Sara Crowley said...
This comment has been removed by the author.
Sara Crowley said...

I like this post very much Tania.

I couldn't attempt to write a story that I thought would please a particular judge, it would feel way too forced I imagine. Besides which, sometimes I have written a story that I imagine will fit with a certain judge and feel a little optimistic, and I am always wrong!

The way a story works on our minds is a mystery to me, but one story will chime within and another will clang.

(Goes off to write short science inspired flash fiction piece!)

; )

Tania Hershman said...

Sara - you know how any mention of quarks makes me tingle! And yes, me too, every time I thought I had a story that the judge would, of course, adore, I bombed. It is a mystery. Best way to be.

Lauri said...

This post is infuriating and freeing at the same time. I am currently sitting in short story purgatory and wish-oh-wish someone would hand me a recipe book. "10 easy Ways to Know You've Written a Keeper".

As you know my confidence recently got a serious slapdown from an editor and now I just feel like I don't know what a short story is. I'm finding refuge in books where I at least have a game plan thanks to my tendency to write genre. I'm wondering if I'll ever find my way back to short stories. I feel so sad thinking the answer might be no.

Tania Hershman said...

Hi Anon/Michelle/Nutgill - so sorry, I wasn't ignoring you! But yes, I think this applies to any and all writing. Do what you do, don't try and shape it for a particular judge/editor.

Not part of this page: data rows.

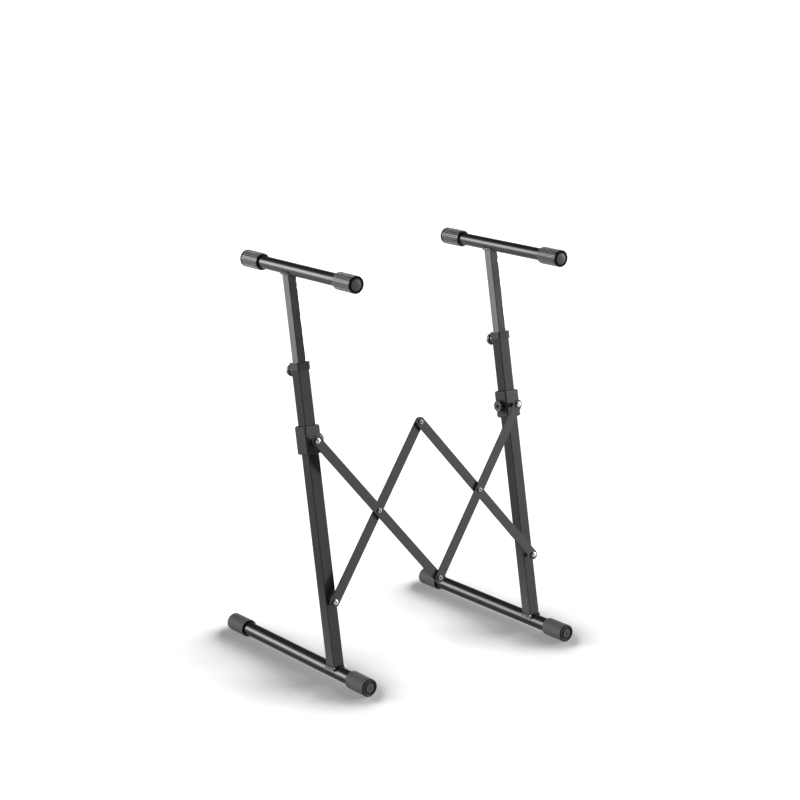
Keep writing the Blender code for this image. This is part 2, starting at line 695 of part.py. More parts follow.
add_bar("bar_a", LEFT, UPPER_PIVOT, MIDDLE_LAYER, -FOLD, bar_a)
add_bar("bar_b", LEFT, LOWER_PIVOT, BACK_LAYER, FOLD, bar_b)
add_bar("bar_c", 0, UPPER_PIVOT, MIDDLE_LAYER, -FOLD, bar_c)
add_bar("bar_d", 0, LOWER_PIVOT, FRONT_LAYER, FOLD, bar_d)

add_bar_pivot("left_crossing", LEFT / 2, CROSSING, BACK_LAYER, bar_b)
add_bar_pivot("right_crossing", RIGHT / 2, CROSSING, MIDDLE_LAYER, bar_c)
add_bar_pivot("top_middle", 0, UPPER_PIVOT, BACK_LAYER, bar_b)
add_bar_pivot("bottom_middle", 0, LOWER_PIVOT, MIDDLE_LAYER, bar_a)
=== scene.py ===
"""Looks of a folding keyboard stand: fine pieces, finishes, camera and a pale studio.

Metres, +Z up. The stand's uprights lean back towards +Y; places in their leaning plane are
given as x, a distance forward of it and a distance up along it.
"""

from math import acos, cos, hypot, pi, radians, sin, sqrt

import bmesh
import bpy
from mathutils import Matrix, Vector


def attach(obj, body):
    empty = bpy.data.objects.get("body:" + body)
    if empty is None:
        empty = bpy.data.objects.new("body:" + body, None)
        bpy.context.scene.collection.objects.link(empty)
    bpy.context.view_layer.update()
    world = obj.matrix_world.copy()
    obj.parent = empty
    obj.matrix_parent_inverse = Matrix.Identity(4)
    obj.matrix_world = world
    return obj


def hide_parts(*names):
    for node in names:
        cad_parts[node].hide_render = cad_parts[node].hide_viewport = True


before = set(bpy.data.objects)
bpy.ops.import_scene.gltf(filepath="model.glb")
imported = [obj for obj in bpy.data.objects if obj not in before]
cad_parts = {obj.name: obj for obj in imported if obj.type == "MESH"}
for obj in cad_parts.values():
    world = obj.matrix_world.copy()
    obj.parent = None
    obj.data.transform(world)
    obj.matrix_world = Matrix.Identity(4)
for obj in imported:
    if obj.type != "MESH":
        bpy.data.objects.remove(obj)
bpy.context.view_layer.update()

# Sizes of the stand
CLEARANCE = 0.0003
FRAME_SPACING = 0.5193
LEAN = radians(11.56)
BASE_FRONT = 0.1122
BASE_REAR = 0.3673
ARM_FRONT = 0.2245
ARM_REAR = 0.1458
ARM_RISE = 0.1895
RISER_INSIDE = 0.288
BASE_TUBE_RADIUS = 0.014
BASE_TUBE_WALL = 0.0015
ARM_TUBE_RADIUS = 0.0125
ARM_TUBE_WALL = 0.0012
UPRIGHT_SIZE = 0.0254
UPRIGHT_CORNER = 0.0014
TUBE_WALL = 0.0012
RISER_CORNER = 0.0014
GUIDE_WALL = 0.0009
GUIDE_DEPTH = 0.033
CAP_LENGTH = 0.0575
CAP_END = 0.004
MOUTH_LIP = 0.0011
MOUTH_DEPTH = 0.0075
BASE_CAP_RADIUS = 0.0183
BASE_CAP_SIDES = 24
BASE_CAP_DISC = 0.0092
BASE_CAP_RING = 0.0144
ARM_CAP_RADIUS = 0.0165
ARM_CAP_RIBS = 30
RIB_HEIGHT = 0.00078
ARM_CAP_BEAD = 0.0034
ARM_CAP_DISC = 0.0126
SKIRT_WALL = 0.002
SKIRT_DEPTH = 0.012
SKIRT_CORNER = 0.0026
LIP = 0.0037
FRONT_GAP = 0.0042
GAP_FROM = 0.455  # in widths of the tube, as is its fade
GAP_FADE = 0.03
HEIGHT_SCREW_DROP = 0.012
BOSS_RADIUS = 0.0105
BOSS_LENGTH = 0.0092
KNOB_RADIUS = 0.0124
KNOB_THICKNESS = 0.008
KNOB_NECK_RADIUS = 0.0055
KNOB_NECK_LENGTH = 0.0022
KNOB_EYE = 0.0034
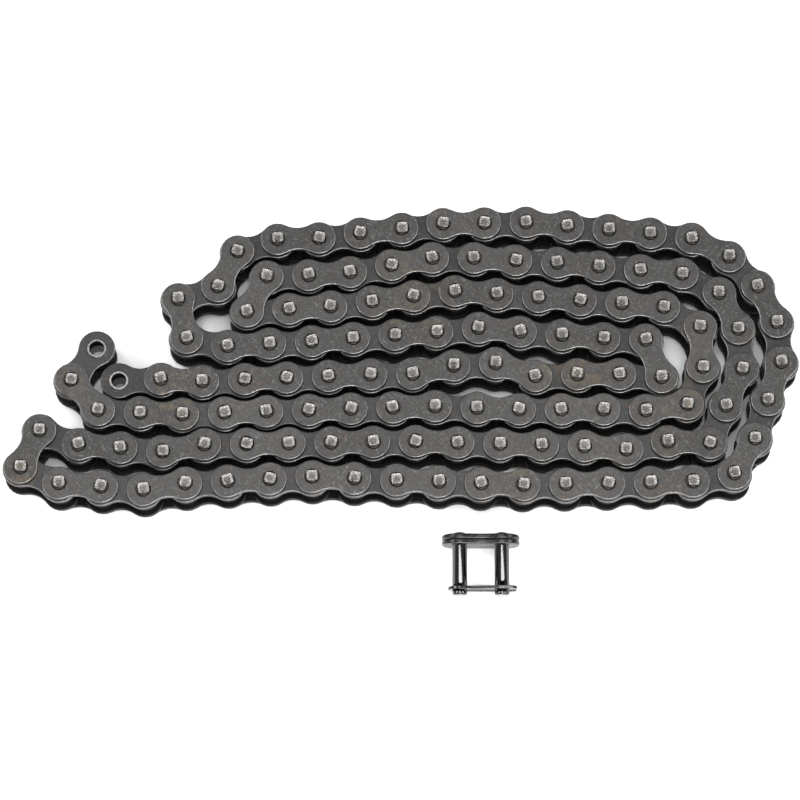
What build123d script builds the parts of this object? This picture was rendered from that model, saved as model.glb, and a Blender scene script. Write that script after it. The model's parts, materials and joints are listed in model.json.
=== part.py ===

Not sure what you mean about women writers and domestication, not run into any of those issues myself!

Lauri, darling, so sorry not to have a recipe for you, because you know how much I'd love one of those too. I recommend you write some flash fiction in the meantime, it's wonderful - as Sara will concur - for given an energy boost and restoring your faith! Am happy to help at any point.

Anonymous said...

THis is a more general question about competitions. How strict is the word count?
Do people go beyond the limit? If beyond is acceptable how far beyond? Any replies competition entrants as well as esteemed judges would be interesting.